Other brands sold by the retailer include its own in-house Cape Union brand, Last Chance, Rare Earth, Kaliber, Malkin, Contigo, Insta360, Sealand, Adidas, ASICS, GoPro, Hi-Tec, Hydro Flask, Instax, Island Tribe, LifeTrek, Midland, Stanley, PUMA, Seagull, Under Armour, Thule, Totes, Tonglite, Travelon, Tankwa, Ultra-tec, Veldskoen, Versus, Vortex, Garmin, The North Face, Crocs, HOKA, Waboba, XTM, Salomon, Caterpillar, and TentCo.

Some brands, such as Midland, Storm, and XTM, are exclusive to Cape Union.

==Corporate social responsibility==

Cape Union Mart supports ethical sourcing, using predominantly sustainable materials, supporting local suppliers, and establishing green factories.

The company's factory uses a philosophy of "Reduce, Re-use, and Recycle", making use of leftover material to reduce waste, and sending the rest to recycling factories.
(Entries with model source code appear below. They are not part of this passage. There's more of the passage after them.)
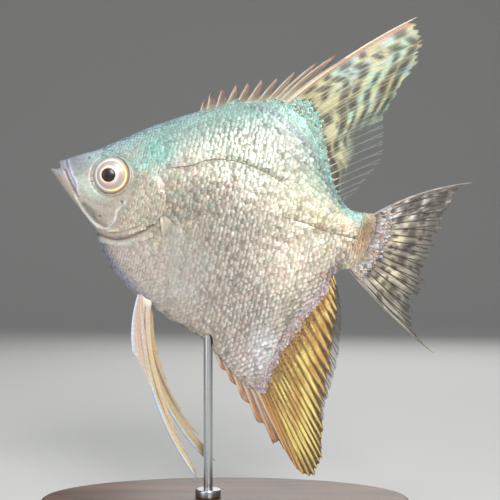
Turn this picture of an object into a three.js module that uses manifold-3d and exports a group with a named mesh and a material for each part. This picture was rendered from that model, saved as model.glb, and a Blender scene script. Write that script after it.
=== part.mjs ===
// A freshwater angelfish, Pterophyllum scalare: a still, life-size model on a display stand.
//
// Units are millimetres. The part's frame has +Z up and its origin at the centre of the
// stand's underside. The fish swims towards -X, so its left flank faces -Y.
//
// The fish is drawn in a frame of its own: x runs from the tip of the upper lip to the tail,
// z runs up and y runs to the fish's right. Its group pitches that frame nose up and lifts it
// over the stand. Its flesh is one lofted solid, parted by thin cuts into head, jaws, gill
// covers, trunk and tail stem. Each fin is one corrugated sheet of rays joined by web.

import * as THREE from "three";
import { mergeVertices } from "three/addons/utils/BufferGeometryUtils.js";
import Module from "manifold-3d";

const wasm = await Module();
wasm.setup();

// ---------------------------------------------------------------- driving dimensions

const PITCH = THREE.MathUtils.degToRad(12.5); // nose up
const LIP_HEIGHT = 92; // tip of the upper lip above the floor
const LIP_REACH = -41.5; // its place along X

const GAP = 0.3; // between neighbouring pieces
const WIDE = 12; // sideways, beyond the fish's flanks
const LEFT = -1; // the sign of y on the fish's left
const RIGHT = 1;

const RING_STEP = 3.5; // between the body's rings, along its outline
const HEAD_RING_STEP = 2.1;
const HEAD_END = 12; // rings are closer in front of this station
const RING_QUARTER = 6; // points on a quarter of a ring

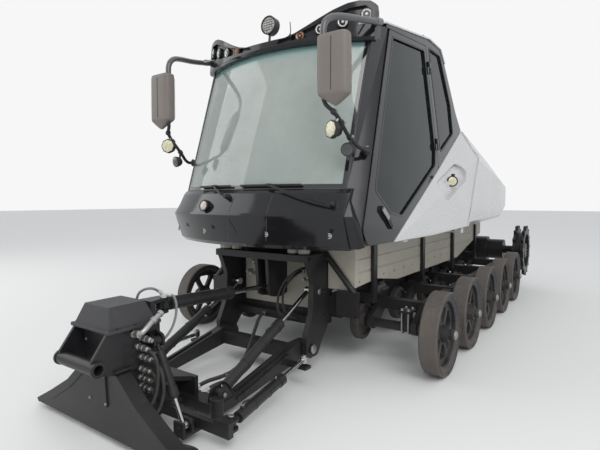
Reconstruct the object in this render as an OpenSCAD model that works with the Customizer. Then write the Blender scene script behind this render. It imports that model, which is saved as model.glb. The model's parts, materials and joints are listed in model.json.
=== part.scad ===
// Snow groomer standing on its bare road wheels, with its front implement carrier down.
// Millimetres, Z up, the nose towards -Y and the machine's left side towards +X.
// Every module below measures Y from the front axle; placed() moves the whole to its origin.

/* [Reach] */
// Furthest point ahead of the front axle, the front of the carrier's cross tube
front_reach = 2200; // [2150:10:2300]
// Furthest point behind the front axle, the end of the rear carrier's lugs
rear_reach = 4700; // [4600:10:4900]

/* [Road wheels] */
// Radius of a road wheel over its solid rubber tyre
wheel_r = 325; // [300:5:340]
// Width of the solid rubber tyre
tyre_w = 140; // [110:5:160]
// Depth of the rubber over the rim
tyre_depth = 42; // [30:1:60]
// Distance from the last axle back to the rear end
last_axle_back = 1500; // [1400:10:1600]
// Distance from the centreline to the middle of a tyre
track_x = 1310; // [1270:5:1360]
// Number of open spokes in a wheel
wheel_spokes = 6; // [5:1:8]
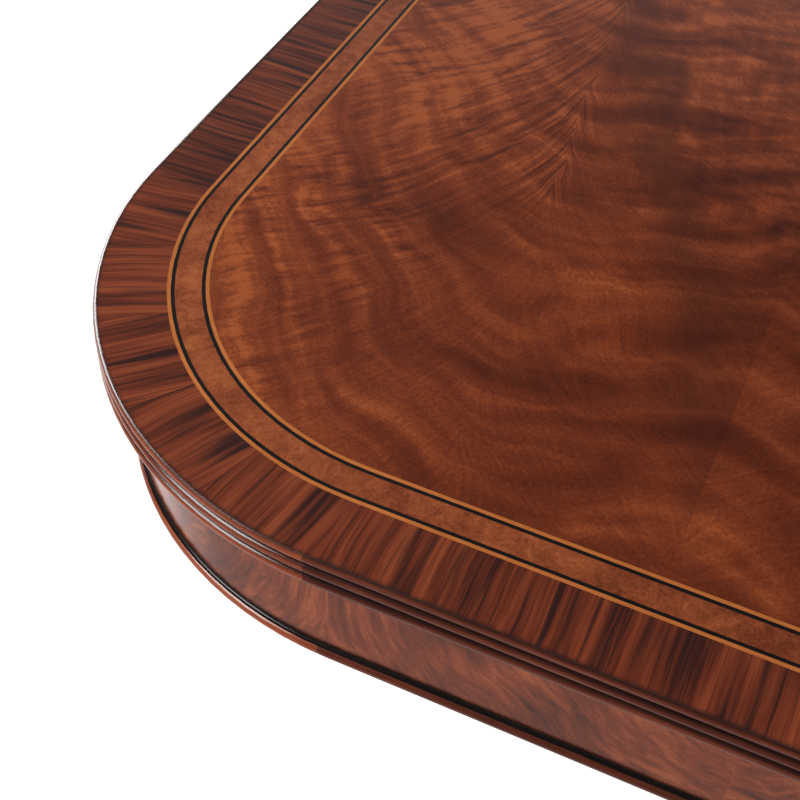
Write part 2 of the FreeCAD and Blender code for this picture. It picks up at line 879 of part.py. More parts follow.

Unused Perspex material used for patterns is reformed into tools for its stores It has measures in place for both water and energy saving, with the company stating that, as of 2025, the factory saves 3 million liters of water per year, and uses up to 35% solar energy each year.

44% of Cape Union's in-house K-Way range of clothing and accessories is created using sustainable materials. Its K-Way sleeping bags are filled with REPREVE, a 100% recycled material made from plastic bottles that were destined for landfills and the ocean.

Through its K-Way Sewing School, Cape Union has an initiative to upskill machinists from the local community. New recruits take part in a year of training and learn from the ground up. They are taught where fabrics start, how to operate machines efficiently, and how to perform each garment process in Cape Union's factory.